-- start of INPUT RECORDS --

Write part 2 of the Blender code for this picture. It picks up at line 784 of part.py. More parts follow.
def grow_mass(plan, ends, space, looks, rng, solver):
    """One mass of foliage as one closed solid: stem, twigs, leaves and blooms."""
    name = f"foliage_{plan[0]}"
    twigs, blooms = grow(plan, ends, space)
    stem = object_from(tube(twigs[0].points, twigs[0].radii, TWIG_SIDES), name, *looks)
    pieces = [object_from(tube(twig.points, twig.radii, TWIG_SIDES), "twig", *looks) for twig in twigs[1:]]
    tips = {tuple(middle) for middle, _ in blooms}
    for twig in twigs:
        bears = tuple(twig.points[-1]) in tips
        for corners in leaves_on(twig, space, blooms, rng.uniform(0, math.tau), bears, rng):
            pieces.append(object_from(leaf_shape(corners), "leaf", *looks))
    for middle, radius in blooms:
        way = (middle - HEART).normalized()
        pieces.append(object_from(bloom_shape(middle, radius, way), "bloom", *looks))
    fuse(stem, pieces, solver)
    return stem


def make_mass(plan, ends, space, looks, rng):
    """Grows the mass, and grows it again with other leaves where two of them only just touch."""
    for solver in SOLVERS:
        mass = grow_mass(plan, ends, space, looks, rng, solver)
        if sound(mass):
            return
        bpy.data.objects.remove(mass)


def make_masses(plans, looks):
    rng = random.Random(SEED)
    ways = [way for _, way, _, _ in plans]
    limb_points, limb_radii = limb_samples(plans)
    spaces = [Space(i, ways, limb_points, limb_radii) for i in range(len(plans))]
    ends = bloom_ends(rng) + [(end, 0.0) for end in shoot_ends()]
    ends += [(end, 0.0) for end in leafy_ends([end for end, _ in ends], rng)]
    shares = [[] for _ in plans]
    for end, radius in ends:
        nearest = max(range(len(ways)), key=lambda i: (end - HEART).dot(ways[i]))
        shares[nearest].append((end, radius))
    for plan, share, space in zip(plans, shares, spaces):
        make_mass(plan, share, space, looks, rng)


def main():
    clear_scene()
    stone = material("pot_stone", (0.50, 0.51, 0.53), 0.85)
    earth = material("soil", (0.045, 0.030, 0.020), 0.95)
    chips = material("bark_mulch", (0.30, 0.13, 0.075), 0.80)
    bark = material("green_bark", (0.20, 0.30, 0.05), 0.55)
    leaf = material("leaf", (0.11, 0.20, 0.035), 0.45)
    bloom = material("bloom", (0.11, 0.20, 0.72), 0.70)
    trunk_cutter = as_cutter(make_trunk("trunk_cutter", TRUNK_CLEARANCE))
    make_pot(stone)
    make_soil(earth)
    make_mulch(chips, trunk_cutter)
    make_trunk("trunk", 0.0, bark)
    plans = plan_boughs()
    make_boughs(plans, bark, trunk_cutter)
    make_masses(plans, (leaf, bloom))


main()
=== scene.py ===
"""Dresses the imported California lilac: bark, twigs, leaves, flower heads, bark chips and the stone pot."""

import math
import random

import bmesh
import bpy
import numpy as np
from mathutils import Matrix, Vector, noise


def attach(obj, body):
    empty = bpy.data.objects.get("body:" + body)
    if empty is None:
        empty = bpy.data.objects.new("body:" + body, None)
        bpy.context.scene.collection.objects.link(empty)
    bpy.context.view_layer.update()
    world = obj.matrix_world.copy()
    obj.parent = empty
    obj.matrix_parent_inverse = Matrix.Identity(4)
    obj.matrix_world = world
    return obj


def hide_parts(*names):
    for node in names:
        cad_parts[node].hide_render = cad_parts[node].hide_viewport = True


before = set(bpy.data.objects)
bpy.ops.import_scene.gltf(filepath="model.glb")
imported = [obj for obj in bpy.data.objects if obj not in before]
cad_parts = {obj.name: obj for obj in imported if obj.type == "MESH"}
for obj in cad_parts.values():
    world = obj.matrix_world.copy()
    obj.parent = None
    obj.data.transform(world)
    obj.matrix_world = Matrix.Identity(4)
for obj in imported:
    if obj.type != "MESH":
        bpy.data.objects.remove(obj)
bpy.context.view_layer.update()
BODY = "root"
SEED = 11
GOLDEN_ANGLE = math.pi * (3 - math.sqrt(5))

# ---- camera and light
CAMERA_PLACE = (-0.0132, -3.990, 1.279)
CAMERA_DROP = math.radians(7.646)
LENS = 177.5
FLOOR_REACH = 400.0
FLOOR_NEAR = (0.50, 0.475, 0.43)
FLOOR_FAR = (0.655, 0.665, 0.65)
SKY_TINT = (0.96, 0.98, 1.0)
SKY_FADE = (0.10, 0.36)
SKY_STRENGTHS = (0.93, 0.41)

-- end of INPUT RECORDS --
-- start of INPUT RECORDS --

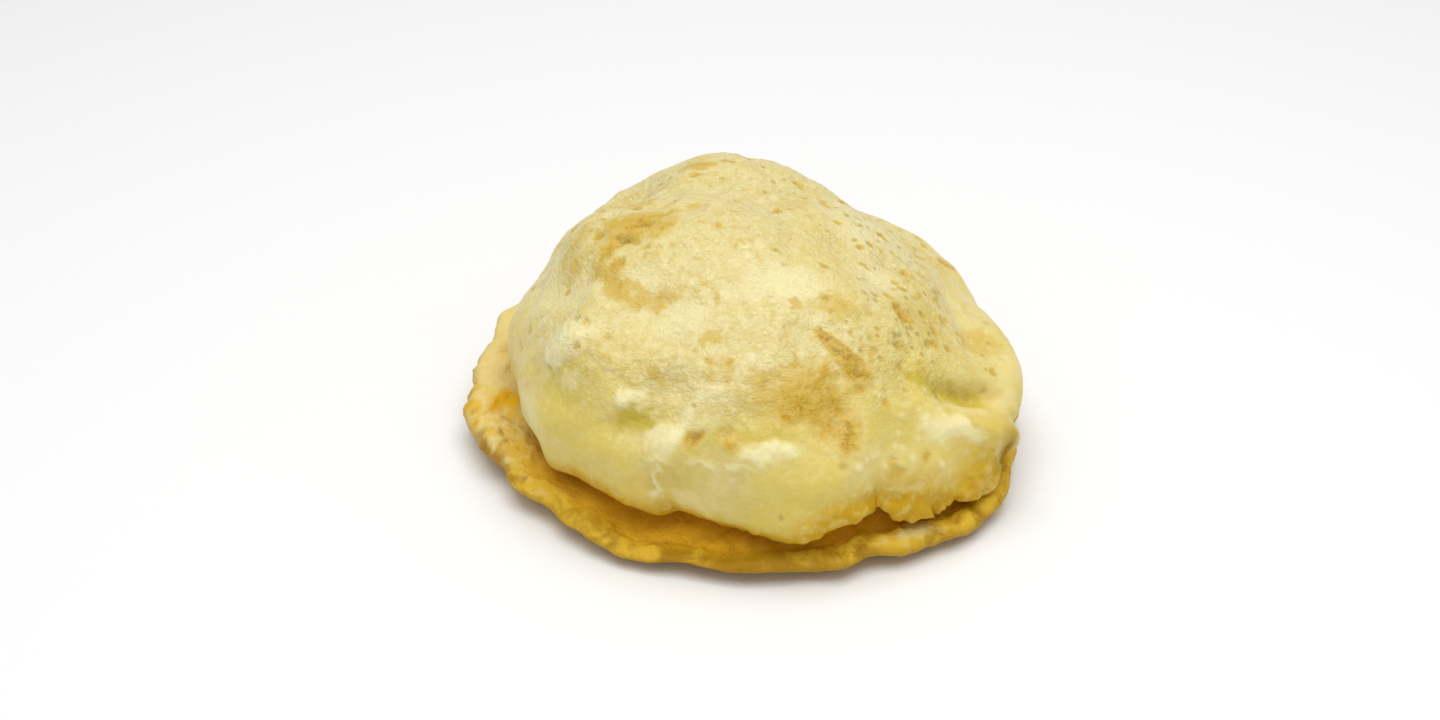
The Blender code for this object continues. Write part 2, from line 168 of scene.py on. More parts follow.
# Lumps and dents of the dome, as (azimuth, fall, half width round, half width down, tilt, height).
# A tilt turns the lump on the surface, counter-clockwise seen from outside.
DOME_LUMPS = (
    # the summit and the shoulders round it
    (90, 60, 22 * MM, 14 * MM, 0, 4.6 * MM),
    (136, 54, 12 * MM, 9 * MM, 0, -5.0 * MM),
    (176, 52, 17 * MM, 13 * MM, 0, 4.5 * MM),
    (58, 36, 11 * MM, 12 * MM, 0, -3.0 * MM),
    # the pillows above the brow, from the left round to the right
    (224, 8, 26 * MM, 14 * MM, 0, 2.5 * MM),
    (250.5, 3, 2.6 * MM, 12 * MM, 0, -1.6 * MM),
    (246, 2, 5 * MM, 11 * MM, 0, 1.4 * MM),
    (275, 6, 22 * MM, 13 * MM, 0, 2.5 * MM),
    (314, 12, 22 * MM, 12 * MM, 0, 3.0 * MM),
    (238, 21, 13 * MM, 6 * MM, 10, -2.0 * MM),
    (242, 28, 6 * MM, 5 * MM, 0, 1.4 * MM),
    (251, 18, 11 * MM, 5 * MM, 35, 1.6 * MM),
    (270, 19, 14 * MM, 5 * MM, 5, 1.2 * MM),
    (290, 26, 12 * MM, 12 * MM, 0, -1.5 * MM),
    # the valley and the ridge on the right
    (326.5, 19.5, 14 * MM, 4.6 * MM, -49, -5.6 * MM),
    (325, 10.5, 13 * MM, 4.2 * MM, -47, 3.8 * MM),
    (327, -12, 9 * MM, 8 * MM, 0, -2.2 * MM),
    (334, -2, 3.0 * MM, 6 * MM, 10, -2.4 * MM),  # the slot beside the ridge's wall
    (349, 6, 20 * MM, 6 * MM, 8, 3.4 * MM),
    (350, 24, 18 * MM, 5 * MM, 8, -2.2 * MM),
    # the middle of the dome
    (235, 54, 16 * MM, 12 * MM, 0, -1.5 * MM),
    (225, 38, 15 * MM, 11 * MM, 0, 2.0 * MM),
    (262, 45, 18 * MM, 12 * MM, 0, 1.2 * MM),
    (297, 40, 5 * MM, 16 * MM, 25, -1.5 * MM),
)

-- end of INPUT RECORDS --
-- start of INPUT RECORDS --

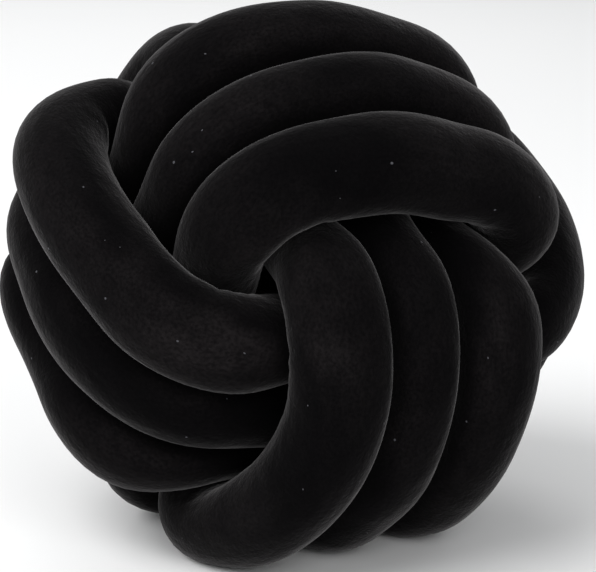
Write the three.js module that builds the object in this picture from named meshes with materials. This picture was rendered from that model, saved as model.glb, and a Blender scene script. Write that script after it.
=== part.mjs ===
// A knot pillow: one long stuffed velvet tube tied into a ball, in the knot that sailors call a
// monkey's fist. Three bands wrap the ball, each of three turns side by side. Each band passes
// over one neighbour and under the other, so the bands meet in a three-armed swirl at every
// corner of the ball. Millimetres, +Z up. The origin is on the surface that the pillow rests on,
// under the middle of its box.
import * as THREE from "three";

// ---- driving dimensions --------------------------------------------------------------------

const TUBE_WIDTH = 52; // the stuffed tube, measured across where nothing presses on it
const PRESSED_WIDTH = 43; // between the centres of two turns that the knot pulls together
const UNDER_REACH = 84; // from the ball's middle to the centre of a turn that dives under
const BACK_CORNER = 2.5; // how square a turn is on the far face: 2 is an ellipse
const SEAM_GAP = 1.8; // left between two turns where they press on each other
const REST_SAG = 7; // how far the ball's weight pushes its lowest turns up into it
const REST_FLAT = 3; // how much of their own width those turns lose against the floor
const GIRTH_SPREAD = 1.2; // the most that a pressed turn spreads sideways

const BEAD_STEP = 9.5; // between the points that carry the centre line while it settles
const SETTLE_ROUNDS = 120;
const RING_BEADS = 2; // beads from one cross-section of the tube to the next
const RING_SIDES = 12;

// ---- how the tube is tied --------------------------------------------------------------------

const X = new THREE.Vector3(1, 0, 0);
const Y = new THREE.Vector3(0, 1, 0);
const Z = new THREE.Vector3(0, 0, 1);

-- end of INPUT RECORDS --

PROMPT —
Repeat exactly, and only, the lines from the one containing "make_mulch(chips, trunk_cutter)" through the one containing "bpy.context.scene.collection.objects.link(empty)", both included.

FINAL RESULT —
    make_mulch(chips, trunk_cutter)
    make_trunk("trunk", 0.0, bark)
    plans = plan_boughs()
    make_boughs(plans, bark, trunk_cutter)
    make_masses(plans, (leaf, bloom))


main()
=== scene.py ===
"""Dresses the imported California lilac: bark, twigs, leaves, flower heads, bark chips and the stone pot."""

import math
import random

import bmesh
import bpy
import numpy as np
from mathutils import Matrix, Vector, noise


def attach(obj, body):
    empty = bpy.data.objects.get("body:" + body)
    if empty is None:
        empty = bpy.data.objects.new("body:" + body, None)
        bpy.context.scene.collection.objects.link(empty)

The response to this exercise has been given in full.